This was something written August 4th, 2010.
I wish it wasn’t so difficult to get papers to live in another country. I feel as though I’ve spent every free moment getting medical clearance, police clearance, legalized documents and apostilles of The Hague, copies of copies, and so on. Three weeks ago, I spent a whole day in middle of nowhere Olympia for a notarized letter stating one sentence, “There is no conviction criminal history record information in the Washington State Patrol Identification and Criminal History Section files on Nicole E. Veldwyk.” And thanks to rush hour traffic, I now know where the Nisqually Valley is… Thank God, because I was really starting to wonder ;)
On a more thoughtful note, I am somewhat reluctant to put in my notice at work.

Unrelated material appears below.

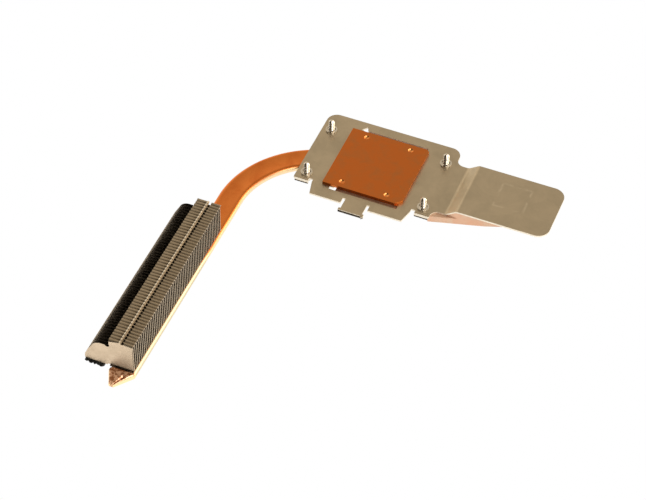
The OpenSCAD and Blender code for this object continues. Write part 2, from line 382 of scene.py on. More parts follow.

The kids I work with trust me and confide in me; I get to be a static entity in their lives, encouraging them as they thirst for positive attention that has been scarce for them. I am protective of these kids, proud of these kids, and unfortunately, sometimes scared of these kids. Helping them engage in healthy, prosocial behaviors is challenging, but I have been so honored and humbled by this experience. Little things that we so easily overlook, such as birthday cakes, doctors appointments, homework help, and soccer scrimmages – I get to do. I am an adult in their lives who sees their faults, their history, and shortcomings – and they are accepted by me. I have never before seen so much hurt, anger, deprivation, resentment, anxiety, depression, and pure pain as I have witnessed in my clients. Never before have I felt such pride over good grades, winning soccer goals, volunteer work, acquired independent living skills, and improvement in treatment as I do in my kids. This is an experience that I am both thrilled and heavy hearted to move on from. It’s time.